Weather enough woolly MMO combat and you'll also get to meet Drizzt's best dwarf mate, Bruenor Battlehammer, who sports a noncommittally 'regional' British accent more abominable and cursed than anything in the demonic army they face off against.

Idle Champions of the Forgotten Realms (2017) 

Drizzt, as a cartoon idle champion.

(Image credit: Codename Entertainment)

If you think Drizzt and Minsc meeting up in Neverwinter sounds like fan fiction, wait til you see Idle Champions—a clicker game that gleefully indulges in match-ups of Faerûn favourites from across time and actual play podcasts. This particular Drizzt comes in three different skins, like Hannibal Lecter infiltrating a Hitman level, and does 400% damage when marching in formation with his friends. But isn't that true for all of us?
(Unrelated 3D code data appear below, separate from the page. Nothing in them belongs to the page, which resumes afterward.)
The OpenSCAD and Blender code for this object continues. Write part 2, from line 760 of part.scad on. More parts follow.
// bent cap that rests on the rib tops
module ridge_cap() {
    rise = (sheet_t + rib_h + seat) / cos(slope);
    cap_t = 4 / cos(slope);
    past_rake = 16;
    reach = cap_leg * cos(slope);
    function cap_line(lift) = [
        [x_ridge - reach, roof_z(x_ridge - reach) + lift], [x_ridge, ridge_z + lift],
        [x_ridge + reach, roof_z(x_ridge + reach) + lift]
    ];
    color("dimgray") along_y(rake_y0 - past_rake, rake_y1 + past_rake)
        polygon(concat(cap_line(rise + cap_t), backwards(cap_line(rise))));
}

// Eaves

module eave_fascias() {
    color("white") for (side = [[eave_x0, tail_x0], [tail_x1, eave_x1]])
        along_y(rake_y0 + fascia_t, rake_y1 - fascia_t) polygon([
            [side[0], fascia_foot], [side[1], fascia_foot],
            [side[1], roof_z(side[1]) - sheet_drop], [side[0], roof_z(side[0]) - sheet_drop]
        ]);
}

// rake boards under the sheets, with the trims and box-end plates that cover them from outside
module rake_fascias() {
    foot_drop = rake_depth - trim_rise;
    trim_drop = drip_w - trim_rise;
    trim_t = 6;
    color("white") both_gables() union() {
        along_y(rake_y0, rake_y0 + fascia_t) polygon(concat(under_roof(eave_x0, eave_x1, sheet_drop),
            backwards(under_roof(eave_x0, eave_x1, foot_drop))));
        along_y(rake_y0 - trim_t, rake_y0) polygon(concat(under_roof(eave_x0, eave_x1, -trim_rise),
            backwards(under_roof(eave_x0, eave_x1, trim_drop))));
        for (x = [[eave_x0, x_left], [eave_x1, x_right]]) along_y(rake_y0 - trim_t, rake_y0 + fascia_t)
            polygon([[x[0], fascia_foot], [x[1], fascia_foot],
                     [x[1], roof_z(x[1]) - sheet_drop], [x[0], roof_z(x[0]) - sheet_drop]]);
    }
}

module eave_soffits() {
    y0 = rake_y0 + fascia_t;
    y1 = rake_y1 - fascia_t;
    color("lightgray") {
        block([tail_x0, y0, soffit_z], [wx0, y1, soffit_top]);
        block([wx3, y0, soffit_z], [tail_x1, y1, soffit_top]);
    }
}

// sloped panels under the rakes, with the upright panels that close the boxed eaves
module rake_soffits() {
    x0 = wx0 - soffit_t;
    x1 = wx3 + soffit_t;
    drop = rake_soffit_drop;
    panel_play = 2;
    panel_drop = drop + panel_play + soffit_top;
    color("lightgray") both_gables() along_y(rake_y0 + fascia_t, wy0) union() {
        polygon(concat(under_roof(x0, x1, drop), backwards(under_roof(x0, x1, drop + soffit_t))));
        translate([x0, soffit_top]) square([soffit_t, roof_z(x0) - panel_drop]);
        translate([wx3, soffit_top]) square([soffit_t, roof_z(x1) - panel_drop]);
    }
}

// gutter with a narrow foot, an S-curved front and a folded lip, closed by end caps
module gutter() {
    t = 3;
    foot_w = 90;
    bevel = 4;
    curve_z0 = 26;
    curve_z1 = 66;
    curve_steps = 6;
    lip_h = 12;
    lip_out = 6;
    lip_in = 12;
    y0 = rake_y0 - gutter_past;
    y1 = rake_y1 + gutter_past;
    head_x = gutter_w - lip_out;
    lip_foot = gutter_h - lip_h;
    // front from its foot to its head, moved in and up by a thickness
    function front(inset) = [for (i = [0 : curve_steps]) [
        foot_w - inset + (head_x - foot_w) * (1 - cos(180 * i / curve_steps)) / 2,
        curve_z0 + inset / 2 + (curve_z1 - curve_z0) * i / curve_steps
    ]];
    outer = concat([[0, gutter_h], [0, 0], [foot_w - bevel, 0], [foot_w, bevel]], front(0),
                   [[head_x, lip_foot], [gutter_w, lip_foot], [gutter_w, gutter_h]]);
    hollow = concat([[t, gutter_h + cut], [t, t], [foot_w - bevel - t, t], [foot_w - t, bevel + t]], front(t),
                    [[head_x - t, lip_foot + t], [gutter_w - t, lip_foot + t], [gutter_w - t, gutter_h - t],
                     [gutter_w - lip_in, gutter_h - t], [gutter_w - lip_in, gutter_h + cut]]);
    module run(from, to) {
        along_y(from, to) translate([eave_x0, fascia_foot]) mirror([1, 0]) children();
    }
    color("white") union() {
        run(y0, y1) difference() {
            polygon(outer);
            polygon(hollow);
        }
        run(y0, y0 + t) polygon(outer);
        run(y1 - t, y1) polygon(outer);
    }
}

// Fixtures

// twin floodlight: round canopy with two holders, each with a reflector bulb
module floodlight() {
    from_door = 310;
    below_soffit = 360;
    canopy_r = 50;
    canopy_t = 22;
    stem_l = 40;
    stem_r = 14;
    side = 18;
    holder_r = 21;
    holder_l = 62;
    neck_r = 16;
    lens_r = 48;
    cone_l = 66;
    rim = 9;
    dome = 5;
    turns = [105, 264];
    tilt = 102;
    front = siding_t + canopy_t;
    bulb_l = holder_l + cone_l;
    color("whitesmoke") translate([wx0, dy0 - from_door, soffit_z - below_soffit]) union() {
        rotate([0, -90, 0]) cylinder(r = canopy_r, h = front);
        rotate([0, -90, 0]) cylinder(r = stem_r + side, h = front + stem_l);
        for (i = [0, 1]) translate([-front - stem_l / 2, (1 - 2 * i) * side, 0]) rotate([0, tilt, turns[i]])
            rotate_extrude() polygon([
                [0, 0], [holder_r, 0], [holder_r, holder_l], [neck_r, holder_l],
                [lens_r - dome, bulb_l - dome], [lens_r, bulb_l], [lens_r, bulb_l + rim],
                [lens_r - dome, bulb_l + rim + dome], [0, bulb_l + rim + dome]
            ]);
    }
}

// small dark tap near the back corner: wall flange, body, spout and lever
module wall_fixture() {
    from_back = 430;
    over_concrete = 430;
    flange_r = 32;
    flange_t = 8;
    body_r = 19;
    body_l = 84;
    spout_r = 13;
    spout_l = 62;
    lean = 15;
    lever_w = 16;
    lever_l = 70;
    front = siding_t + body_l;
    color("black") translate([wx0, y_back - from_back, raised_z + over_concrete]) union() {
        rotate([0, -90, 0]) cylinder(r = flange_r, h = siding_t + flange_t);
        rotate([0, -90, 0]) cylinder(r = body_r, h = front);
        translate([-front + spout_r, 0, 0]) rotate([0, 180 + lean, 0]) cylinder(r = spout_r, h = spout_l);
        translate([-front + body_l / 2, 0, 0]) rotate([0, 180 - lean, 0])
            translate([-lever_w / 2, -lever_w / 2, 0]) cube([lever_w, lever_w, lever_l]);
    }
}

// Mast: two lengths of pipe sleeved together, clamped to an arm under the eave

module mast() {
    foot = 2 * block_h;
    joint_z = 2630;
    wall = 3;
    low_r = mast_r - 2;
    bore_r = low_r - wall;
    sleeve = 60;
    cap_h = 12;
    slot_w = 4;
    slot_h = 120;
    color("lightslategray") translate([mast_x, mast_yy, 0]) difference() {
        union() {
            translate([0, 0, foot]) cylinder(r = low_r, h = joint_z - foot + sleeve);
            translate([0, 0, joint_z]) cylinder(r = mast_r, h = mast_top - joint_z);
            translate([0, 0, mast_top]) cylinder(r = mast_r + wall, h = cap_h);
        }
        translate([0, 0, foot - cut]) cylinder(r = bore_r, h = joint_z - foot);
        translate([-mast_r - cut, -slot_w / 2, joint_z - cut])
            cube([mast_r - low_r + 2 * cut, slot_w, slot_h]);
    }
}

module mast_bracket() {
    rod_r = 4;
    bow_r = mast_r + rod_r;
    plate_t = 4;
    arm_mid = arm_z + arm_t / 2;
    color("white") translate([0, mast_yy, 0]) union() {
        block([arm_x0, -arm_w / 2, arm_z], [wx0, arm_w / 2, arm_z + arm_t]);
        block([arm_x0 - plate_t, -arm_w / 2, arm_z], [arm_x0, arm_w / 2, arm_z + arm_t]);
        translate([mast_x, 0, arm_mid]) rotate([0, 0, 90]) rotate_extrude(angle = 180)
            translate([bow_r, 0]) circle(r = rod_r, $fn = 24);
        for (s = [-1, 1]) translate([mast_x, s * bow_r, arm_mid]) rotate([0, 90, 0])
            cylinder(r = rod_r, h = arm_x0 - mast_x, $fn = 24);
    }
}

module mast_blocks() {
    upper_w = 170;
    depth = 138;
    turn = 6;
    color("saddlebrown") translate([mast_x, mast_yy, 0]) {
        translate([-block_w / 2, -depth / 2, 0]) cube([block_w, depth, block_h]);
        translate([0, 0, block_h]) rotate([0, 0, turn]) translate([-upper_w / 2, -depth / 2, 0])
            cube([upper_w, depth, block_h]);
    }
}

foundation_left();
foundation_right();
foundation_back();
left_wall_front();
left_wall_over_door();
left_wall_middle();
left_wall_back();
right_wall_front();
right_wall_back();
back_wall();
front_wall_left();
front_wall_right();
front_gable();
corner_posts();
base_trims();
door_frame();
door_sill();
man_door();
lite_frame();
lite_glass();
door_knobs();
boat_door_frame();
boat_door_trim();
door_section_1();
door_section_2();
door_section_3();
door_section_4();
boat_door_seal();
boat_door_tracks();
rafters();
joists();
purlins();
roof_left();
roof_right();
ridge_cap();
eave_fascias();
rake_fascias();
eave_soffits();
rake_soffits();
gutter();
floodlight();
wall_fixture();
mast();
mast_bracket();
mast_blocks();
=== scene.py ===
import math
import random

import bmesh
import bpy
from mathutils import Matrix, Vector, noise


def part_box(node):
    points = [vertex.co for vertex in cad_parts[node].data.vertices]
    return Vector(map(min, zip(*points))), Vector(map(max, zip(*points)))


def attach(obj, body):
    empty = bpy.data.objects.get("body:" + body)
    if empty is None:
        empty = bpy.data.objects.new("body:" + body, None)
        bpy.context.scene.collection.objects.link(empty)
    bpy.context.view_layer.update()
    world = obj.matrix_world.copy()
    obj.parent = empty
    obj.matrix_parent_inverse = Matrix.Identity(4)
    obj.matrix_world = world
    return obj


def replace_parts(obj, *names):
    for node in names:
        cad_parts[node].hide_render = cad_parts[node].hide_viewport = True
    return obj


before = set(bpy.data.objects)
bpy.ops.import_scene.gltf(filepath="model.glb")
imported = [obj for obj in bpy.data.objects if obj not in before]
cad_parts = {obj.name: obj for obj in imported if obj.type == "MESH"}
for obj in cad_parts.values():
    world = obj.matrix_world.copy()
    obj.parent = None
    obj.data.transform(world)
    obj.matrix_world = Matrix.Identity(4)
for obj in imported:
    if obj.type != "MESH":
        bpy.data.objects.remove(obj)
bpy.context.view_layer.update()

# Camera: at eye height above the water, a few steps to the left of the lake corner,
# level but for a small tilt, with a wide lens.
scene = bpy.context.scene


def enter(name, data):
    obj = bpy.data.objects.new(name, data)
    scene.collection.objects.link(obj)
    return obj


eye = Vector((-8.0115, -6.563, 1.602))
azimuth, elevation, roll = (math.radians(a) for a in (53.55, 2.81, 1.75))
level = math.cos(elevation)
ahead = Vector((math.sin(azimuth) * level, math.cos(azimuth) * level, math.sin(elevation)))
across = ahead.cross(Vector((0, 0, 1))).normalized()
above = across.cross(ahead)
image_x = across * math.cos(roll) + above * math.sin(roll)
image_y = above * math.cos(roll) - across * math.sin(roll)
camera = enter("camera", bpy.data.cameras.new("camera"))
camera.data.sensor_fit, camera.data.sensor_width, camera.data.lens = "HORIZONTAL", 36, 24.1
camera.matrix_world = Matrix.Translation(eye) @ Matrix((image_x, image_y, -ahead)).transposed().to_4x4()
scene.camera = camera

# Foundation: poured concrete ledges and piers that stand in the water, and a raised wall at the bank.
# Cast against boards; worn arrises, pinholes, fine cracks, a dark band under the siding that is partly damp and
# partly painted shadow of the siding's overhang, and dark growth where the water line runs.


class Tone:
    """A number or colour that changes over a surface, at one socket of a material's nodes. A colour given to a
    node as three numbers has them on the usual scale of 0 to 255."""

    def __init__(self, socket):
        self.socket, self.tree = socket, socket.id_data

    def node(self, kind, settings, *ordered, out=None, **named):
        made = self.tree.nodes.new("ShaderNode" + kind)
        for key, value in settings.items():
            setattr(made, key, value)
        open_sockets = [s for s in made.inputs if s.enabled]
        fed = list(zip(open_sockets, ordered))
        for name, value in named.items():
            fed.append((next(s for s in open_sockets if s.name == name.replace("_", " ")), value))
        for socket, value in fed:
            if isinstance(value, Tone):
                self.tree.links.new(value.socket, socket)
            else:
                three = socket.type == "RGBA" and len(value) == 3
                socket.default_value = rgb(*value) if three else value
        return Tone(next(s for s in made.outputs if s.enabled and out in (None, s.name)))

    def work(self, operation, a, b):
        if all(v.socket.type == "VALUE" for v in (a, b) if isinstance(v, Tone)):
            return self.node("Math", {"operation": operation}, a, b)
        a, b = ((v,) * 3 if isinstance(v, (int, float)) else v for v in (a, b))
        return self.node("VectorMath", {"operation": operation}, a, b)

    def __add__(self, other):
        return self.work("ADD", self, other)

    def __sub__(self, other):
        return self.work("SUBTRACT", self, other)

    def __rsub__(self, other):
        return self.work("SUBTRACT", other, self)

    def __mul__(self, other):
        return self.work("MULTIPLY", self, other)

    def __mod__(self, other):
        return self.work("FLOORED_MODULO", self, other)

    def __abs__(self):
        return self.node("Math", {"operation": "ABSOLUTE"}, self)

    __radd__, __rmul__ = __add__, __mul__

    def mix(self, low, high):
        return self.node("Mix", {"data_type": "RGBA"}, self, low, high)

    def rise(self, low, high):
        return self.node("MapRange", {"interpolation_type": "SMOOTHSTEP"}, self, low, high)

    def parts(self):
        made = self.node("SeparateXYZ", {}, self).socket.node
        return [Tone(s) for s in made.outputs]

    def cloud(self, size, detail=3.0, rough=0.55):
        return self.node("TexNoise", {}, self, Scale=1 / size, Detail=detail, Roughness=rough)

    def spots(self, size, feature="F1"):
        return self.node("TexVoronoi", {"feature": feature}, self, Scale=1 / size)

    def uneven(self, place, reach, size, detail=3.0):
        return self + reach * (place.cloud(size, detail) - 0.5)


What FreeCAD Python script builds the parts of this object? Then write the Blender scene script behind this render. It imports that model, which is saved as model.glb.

Idle Champions also claims that Drizzt is an "enigma", which is a stretch for a character who has peppered 36 books with personal essays about his feelings and ethics. It's a bit late to start being David Bowie now, mate.

Dark Alliance (2021) 

Drizzt poses for action.

(Image credit: Wizards of the Coast)

Finally, after more videogame appearances than Sam Fisher, Drizzt bags a starring role. Though Dark Alliance shares a name with the console action RPGs of old, it's more of a spiritual sequel to Demon Stone, slotting in a new hack 'n' slash story between the first two Drizzt novels.

In a way, it feels odd to finally play as D&D's de facto mascot—like waking up to find yourself in the lumpy white body of the Michelin Man. But you can't argue with the sweet, sweet satisfaction of spinning those scimitars. Nobody's coming to take them back this time.